From: will.deacon@arm•com (Will Deacon)
To: linux-arm-kernel@lists•infradead.org
Subject: Clarifying dma_wmb behavior in presence of non-coherent masters and outer caches
Date: Fri, 6 Jul 2018 13:26:11 +0100 [thread overview]
Message-ID: <20180706122610.GA6993@arm.com> (raw)

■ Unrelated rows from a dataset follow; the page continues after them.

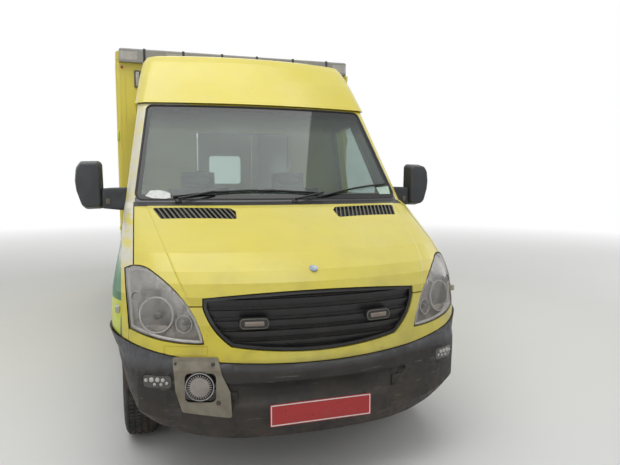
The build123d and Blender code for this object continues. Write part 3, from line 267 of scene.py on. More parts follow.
def screenGlass(name):  # tinted, with a shade band, a black border and a pale veil that is partly a dusty film and partly a painted sky reflection
    mix = Mix(name, IOR=1.45)
    height = mix.axis("Z")
    shade = mix.blend(mix.cloud(6, 6, 0.45, 0.8, 0, 0.5), (0.42, 0.51, 0.48), (0.34, 0.42, 0.40))
    shade = mix.blend(mix.ramp(height, *screen["band"], 0, 0.9), shade, (0.04, 0.075, 0.07))
    lean = mix.times(mix.calc("SUBTRACT", height, screen["sill"]), screen["lean"])
    past = mix.calc("SUBTRACT", mix.calc("ADD", mix.size(mix.axis("X")), lean), screen["half"])
    under = mix.calc("SUBTRACT", screen["sill"], height)
    over = mix.calc("SUBTRACT", height, screen["head"])
    border = mix.ramp(mix.calc("MAXIMUM", past, mix.calc("MAXIMUM", under, over)), *screen["border"])
    mix.feed("Base Color", mix.blend(border, shade, (0.010, 0.011, 0.011)))
    # painted reflection: where transmission drops, the pale base colour shows as a veil, partly dust on the
    # glass and partly standing in for the sky's reflection
    dustAndSkyVeil = mix.cloud(2.2, 7, 0.35, 0.7, 0.96, 0.90)
    mix.feed("Transmission Weight", mix.times(mix.calc("SUBTRACT", 1.0, border), dustAndSkyVeil))
    mix.gloss(4, 7, 0.015, 0.05, 0.4)
    return mix.mat


def hazedCover(name, colour):  # clear plastic gone milky in patches
    mix = Mix(name, Roughness=0.12, IOR=1.45,
              **{"Base Color": (*colour, 1), "Coat Weight": 1.0, "Coat Roughness": 0.06})
    haze = mix.times(mix.noise(7, 6), mix.ramp(mix.axis("Z"), 0.88, 1.04, 0.8, 1.6))
    mix.feed("Alpha", mix.ramp(haze, 0.35, 0.85, 0.08, 0.46))
    mix.bump(mix.noise(300, 2), 0.05)
    return mix.mat


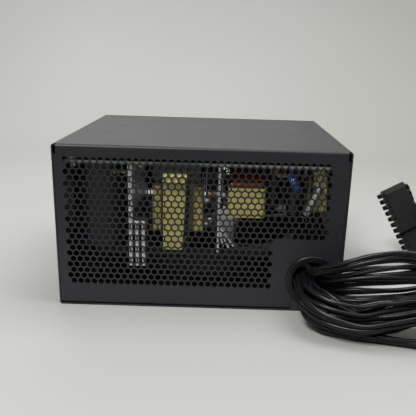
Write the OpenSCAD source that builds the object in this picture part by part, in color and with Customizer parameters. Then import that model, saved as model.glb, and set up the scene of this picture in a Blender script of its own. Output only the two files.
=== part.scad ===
// ATX power supply unit: folded steel housing, fan, circuit board and output cables.
// The origin is the middle of the fan face, X runs along the width towards the cable exit,
// Y runs from the cable end (-Y) to the mains end (+Y) and Z runs from the fan face to the board side.

/* [Housing] */
// Width of the housing
body_w = 150; // [148:1:160]
// Depth of the housing from the cable end to the mains end
body_d = 140; // [138:1:180]
// Height of the housing
body_h = 86; // [86:1:96]
// Thickness of the folded steel sheet
sheet_t = 0.8; // [0.6:0.1:1]
// Outer radius of the folds
fold_r = 1.6; // [1.4:0.1:2.4]
// Clearance where one sheet passes another
seam_gap = 0.2; // [0.1:0.05:0.3]
// Height of the side flanges folded from the top plate
flange_h = 9.2; // [8:0.2:12]
// Height of the joggled lip that the cover slides over
lip_h = 6; // [4:0.5:7]
// Width of the bend reliefs at the upper corners of the cable end
relief_w = 1.1; // [0.8:0.1:1.6]
// Height of the bend reliefs from the top
relief_h = 5; // [3:0.2:6]
// Depth of the feet folded in at the bottom of both end walls
foot_d = 9; // [8:0.5:10]

/* [Cable-end grille] */
// Distance between neighbouring vent holes
hole_pitch = 3.55; // [3.4:0.05:4]
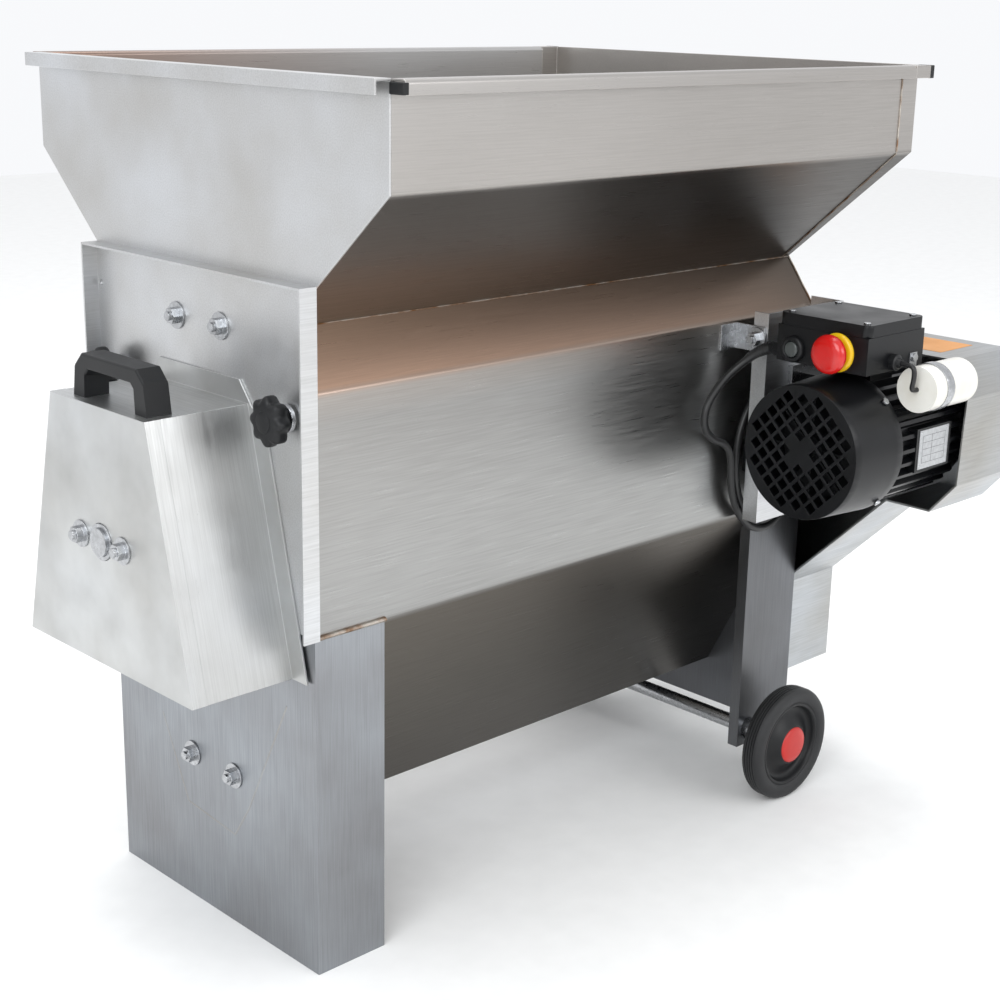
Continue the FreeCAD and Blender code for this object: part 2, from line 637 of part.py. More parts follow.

In-Reply-To: <20180702174552.GD23687@arm.com>
Hi Lucas,
On Mon, Jul 02, 2018 at 06:45:52PM +0100, Will Deacon wrote:
> On Mon, Jul 02, 2018 at 03:49:26PM +0200, Lucas Stach wrote:
> > Also the section "External caches", "Before AMBA4 ACE" seems to suggest
> > that the barriers aren't fully propagated to the PL310 write-caches and
> > master ports. I'm unsure if this is just an artifact of the mentioned
> > MMIO access, so handling of normal vs. device memory transactions in
> > the PL310.
>
> I'll check with the hardware folks about the PL310, but I don't see how
> you could propagate barriers over AXI3 anyway because I don't think this
> stuff existed back then.
Damn. As I feared, you can't propagate the barrier to the PL310, so the
A9 is unable to enforce ordering beyond the responses it gets back. The
PL310 will then re-order normal memory accesses (including non-cacheable)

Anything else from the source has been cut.